--- REQUIRED TASK ---
Collect from the data below each line with "scene".

--- SOURCE MATERIAL ---
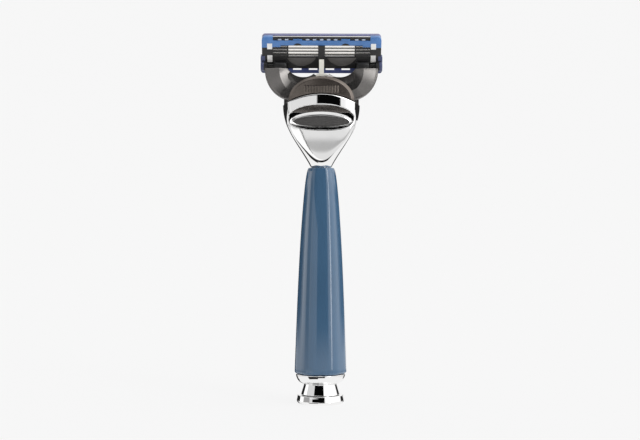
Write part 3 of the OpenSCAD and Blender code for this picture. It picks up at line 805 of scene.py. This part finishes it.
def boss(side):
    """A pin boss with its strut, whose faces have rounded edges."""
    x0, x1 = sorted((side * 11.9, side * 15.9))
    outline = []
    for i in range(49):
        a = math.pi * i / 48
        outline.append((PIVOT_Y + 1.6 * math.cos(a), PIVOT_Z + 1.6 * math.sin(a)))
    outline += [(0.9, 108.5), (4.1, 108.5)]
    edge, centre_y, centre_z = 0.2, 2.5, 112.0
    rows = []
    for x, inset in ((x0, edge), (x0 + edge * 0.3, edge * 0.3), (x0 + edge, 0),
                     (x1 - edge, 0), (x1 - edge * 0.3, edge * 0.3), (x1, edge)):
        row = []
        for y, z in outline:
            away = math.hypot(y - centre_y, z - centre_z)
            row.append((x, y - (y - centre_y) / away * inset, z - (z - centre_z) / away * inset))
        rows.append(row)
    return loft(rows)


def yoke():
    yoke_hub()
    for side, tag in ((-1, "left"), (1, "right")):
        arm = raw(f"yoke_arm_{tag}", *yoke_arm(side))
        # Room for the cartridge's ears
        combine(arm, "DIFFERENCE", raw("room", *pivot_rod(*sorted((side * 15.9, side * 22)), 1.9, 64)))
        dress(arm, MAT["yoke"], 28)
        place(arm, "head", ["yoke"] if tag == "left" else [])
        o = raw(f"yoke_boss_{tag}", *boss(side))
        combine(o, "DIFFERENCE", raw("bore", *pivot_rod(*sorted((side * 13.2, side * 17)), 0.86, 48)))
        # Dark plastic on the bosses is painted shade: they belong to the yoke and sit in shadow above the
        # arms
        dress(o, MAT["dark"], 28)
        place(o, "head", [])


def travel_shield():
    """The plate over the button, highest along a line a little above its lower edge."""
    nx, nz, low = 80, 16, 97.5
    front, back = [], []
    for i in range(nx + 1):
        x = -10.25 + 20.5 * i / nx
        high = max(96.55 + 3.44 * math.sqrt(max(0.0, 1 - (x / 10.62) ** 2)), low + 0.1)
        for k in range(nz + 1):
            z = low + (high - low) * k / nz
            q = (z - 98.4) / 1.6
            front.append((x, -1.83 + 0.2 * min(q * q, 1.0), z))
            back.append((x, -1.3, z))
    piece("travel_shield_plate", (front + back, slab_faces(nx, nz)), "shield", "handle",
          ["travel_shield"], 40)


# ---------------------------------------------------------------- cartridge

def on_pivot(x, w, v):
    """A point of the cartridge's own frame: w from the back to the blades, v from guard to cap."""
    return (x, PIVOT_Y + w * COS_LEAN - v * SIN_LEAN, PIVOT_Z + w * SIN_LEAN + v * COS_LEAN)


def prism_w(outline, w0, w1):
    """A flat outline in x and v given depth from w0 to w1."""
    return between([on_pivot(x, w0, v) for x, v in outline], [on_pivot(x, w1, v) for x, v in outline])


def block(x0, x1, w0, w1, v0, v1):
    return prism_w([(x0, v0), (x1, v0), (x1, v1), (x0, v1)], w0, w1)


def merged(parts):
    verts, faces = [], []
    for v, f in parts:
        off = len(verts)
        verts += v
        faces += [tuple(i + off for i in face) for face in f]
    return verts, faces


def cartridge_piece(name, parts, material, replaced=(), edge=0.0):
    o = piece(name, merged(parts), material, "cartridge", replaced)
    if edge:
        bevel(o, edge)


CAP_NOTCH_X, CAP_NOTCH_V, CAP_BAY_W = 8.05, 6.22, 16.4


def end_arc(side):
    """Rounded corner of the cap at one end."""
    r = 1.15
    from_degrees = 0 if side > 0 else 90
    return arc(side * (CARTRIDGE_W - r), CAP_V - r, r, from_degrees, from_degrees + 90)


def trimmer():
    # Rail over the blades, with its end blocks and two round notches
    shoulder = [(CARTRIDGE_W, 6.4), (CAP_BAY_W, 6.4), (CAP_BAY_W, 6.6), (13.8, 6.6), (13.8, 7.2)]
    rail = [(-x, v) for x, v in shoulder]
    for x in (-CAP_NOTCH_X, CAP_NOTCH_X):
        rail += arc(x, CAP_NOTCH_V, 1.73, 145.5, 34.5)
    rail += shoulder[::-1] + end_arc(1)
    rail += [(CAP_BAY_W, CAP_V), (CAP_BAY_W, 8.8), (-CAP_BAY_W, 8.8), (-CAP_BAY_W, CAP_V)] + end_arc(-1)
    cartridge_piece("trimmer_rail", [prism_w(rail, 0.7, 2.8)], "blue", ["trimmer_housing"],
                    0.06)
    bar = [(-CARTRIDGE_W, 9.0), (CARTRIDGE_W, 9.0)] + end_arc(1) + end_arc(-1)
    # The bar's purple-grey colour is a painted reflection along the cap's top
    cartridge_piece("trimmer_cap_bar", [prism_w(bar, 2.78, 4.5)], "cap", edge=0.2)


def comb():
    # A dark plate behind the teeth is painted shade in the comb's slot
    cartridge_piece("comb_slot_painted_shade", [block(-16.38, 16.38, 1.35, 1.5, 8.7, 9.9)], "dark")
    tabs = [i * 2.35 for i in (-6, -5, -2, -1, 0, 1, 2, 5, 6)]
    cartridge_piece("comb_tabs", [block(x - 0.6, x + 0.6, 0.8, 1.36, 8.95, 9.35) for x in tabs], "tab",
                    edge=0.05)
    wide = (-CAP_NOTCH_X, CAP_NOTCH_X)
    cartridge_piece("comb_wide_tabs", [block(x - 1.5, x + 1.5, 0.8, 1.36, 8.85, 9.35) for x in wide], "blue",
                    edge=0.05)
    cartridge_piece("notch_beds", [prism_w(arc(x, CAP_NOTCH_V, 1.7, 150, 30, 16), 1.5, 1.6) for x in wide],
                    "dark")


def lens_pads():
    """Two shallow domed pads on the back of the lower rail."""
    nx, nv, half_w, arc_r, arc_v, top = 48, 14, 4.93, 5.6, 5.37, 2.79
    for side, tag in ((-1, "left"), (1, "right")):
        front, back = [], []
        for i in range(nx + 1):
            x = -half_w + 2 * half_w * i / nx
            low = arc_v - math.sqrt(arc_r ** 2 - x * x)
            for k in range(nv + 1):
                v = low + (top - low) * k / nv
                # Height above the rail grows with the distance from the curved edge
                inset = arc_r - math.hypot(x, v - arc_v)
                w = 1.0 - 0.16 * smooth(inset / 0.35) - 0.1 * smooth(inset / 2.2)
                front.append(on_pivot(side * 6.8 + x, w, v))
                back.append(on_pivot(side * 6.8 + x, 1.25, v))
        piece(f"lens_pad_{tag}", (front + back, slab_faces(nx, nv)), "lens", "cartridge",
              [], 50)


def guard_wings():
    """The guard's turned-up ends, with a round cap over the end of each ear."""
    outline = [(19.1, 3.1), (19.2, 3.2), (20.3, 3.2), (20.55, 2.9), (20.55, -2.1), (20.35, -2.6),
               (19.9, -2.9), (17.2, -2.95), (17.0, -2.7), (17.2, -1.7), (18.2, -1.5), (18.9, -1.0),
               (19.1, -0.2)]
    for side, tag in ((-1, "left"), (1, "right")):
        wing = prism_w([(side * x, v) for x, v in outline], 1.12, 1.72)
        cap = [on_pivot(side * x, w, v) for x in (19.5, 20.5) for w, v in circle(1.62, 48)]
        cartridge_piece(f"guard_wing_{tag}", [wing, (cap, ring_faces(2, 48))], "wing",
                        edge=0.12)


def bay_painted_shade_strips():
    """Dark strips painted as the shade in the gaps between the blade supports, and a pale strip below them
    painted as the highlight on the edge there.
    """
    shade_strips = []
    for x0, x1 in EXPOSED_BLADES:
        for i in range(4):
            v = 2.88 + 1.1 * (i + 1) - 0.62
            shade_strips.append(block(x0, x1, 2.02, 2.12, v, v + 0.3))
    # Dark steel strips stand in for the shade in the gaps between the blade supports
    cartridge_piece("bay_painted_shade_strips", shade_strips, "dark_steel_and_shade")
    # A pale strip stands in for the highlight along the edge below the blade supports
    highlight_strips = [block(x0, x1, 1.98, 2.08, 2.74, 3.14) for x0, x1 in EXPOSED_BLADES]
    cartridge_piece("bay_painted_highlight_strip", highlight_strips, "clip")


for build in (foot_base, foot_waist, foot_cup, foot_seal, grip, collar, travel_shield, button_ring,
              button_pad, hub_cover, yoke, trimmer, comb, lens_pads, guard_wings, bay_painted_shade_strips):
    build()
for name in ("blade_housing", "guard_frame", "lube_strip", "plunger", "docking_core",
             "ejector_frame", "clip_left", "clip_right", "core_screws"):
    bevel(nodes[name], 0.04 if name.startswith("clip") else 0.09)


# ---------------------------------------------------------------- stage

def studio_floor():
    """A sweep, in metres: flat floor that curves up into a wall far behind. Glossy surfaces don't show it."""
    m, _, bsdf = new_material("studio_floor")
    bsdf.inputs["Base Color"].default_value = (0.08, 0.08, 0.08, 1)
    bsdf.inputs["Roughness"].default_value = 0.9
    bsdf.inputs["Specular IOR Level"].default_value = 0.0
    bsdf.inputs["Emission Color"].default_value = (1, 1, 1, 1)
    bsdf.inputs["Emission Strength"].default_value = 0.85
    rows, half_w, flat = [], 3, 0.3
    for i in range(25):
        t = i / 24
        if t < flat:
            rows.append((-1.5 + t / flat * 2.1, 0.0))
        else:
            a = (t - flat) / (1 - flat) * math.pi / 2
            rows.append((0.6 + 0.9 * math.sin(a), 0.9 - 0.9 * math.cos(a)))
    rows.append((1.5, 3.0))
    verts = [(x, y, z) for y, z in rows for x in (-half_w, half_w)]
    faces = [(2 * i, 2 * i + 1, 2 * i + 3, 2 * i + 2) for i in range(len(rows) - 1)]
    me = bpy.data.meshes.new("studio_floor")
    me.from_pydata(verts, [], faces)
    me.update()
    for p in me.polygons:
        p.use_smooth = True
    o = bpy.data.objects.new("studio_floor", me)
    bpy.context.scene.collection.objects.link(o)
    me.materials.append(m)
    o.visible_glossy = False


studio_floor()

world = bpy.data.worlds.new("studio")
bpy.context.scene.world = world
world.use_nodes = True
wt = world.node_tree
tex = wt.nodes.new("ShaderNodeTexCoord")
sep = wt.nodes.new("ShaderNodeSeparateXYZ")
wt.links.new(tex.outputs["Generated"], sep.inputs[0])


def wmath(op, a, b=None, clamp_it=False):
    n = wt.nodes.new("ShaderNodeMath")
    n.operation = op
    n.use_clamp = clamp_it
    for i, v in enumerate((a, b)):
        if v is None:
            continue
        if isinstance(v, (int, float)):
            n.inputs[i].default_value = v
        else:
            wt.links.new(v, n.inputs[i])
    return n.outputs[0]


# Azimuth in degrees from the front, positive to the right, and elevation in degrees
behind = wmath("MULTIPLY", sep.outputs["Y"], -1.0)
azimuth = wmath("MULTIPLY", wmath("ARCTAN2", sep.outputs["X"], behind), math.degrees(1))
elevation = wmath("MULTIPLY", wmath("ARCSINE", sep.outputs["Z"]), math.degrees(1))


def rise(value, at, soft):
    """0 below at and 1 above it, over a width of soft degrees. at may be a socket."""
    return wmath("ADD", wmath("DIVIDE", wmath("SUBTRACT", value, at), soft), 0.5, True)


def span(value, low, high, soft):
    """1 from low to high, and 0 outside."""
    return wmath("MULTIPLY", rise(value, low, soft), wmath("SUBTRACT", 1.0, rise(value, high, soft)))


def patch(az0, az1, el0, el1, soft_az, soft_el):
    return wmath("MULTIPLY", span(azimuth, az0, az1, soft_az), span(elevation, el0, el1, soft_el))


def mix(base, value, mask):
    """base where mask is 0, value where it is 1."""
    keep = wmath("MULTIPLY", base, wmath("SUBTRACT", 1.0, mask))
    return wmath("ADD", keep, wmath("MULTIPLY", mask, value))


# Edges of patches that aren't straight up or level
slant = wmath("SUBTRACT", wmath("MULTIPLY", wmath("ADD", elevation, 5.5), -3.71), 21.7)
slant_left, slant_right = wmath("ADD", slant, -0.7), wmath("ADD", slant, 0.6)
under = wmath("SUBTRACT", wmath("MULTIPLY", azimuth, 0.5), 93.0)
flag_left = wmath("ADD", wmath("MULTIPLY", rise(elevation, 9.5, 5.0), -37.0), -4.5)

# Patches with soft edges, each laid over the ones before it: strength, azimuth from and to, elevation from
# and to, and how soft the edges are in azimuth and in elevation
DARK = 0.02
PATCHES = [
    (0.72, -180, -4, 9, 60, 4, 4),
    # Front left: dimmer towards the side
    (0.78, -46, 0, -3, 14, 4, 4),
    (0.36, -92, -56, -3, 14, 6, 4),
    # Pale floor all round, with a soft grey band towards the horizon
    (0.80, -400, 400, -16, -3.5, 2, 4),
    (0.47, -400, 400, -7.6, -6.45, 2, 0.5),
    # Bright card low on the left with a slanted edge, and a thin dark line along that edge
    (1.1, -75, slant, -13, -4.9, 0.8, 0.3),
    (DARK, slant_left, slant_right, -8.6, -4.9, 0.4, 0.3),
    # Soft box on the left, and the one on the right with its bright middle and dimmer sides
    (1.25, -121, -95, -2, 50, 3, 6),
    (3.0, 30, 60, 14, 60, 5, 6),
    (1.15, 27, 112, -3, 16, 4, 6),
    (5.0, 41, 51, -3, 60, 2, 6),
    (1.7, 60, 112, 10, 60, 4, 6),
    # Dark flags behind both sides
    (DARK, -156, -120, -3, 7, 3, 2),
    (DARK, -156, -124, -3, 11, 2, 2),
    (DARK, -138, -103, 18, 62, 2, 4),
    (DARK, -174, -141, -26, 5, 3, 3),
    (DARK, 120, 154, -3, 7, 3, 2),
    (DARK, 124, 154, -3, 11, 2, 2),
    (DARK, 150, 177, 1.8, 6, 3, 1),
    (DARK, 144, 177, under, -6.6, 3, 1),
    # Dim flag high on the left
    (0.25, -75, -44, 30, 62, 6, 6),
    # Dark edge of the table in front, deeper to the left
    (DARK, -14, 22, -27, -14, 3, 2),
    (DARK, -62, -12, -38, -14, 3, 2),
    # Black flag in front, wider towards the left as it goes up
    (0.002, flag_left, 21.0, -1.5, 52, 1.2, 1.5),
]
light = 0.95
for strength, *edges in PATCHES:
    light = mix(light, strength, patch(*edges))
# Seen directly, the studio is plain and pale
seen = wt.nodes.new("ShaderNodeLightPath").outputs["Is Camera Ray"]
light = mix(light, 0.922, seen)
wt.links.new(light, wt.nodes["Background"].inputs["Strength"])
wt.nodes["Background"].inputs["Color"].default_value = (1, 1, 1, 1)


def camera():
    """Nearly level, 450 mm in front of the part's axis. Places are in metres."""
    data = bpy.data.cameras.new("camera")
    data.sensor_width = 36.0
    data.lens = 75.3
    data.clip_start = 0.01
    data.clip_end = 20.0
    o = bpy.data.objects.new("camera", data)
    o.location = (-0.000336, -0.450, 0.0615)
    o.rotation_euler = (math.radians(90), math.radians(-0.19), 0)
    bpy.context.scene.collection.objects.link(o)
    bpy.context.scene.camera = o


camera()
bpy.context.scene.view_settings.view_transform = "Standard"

--- ANSWER TO THE PROBLEM ---
Write part 3 of the OpenSCAD and Blender code for this picture. It picks up at line 805 of scene.py. This part finishes it.
    bpy.context.scene.collection.objects.link(o)
bpy.context.scene.world = world
    bpy.context.scene.collection.objects.link(o)
    bpy.context.scene.camera = o
bpy.context.scene.view_settings.view_transform = "Standard"